Well, Gentlemen, we have come through another year and we are still fighting. We are doing more than that. Without departing from my usual caution I feel that the time has at last come when I may safely change that formula "We can win" and offer you the more assured one: "We will win-we are winning". We have reached in Mr. Churchill's phrase "the end of the beginning". In this past month, since the last full moon over Egypt, our 8th Army has smashed the German and Italian forces of Rommell as terribly as any army has ever been smashed and routed. We have not just rolled the enemy back across the Libyan desert we have destroyed his carefully amassed fighting power. We have broken one of those greedy claws which the Nazis were stretching out along the African coast towards India and their allies the Japanese while the stubborn Russians have battered and blunted the other which was seeking its way through Stalingrad and the Caucasus towards the same goal. Hitler's dream of a "drang nach Oosten" has been broken like that of his predecessor Kaiser Wilhelm and in this case as in the other it seems likely to be for us the end of the beginning and for him the beginning of the end.

I do not wish to claim to have appeared in the roll of a prophet but in that last speech from which I have already quoted I tried to lighten the gloom by dreaming that, with at least sufficient striking power, we would launch a campaign which would drive the Germans and Italians out of Libya and win the French in Algeria and Morocco to our side. It was perhaps a dream then, a dream that came near realization in January-that was shattered in June when Rommel thrust us back and back into Egypt and even gallant Tobruk fell into his hands.

What a lot of criticism we had to take at that time of British Ministers, of British Commanders and of British soldiers. We had to suffer cheap jibes as well as reverses and the grevious loss of precious lives. But we stood at El Alamein, we weren't beaten. We stood and hit back.

We held Egypt and by God, gentlemen, that dream of a year ago is today a reality, a tremendous reality. Let us give just praise to Churchill and all the others who after the reverse of June went on undiscouraged rebuilding that old 8th Army, plodding ahead with their plan, caking a gamble but making it a safe one because they were gambling on the courage and capacity of these (veteran desert fighters supplied as they had never before been supplied with tanks and guns and planes. Thanks to that foresight and determination we have come through the worst danger that has threatened us throughout this year. We have won a great victory as vital as has ever been won in the history of battles.

It is good to recall these things and during these weeks of great and satisfying events I have found myself slipping into a state of contentment and easy optimism that was extremely pleasant-like those exquisite minutes when pain passes and one imagines himself well again. But I have been practising realistic journalism too long to be deceived that way. We have won a victory--yes--the first of this war on land.
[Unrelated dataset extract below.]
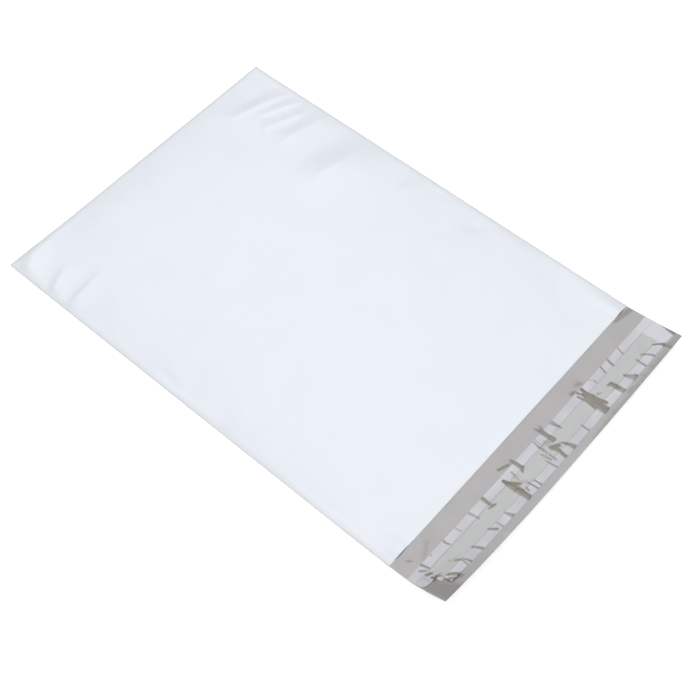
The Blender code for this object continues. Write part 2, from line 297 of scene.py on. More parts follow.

But do not let us for a moment imagine that the danger is past. All this past week Hitler has been rushing troops into Tunisia, he has gob bled up the rest of France, he has swung his battle front from the Russian steppes to the shores of the Mediterranean. He may attempt the direct road through Turkey. Many more great battles will have to be fought, great efforts made, great hardships endured before we rid the world of this evil which has encompassed so many peoples and threatened us all.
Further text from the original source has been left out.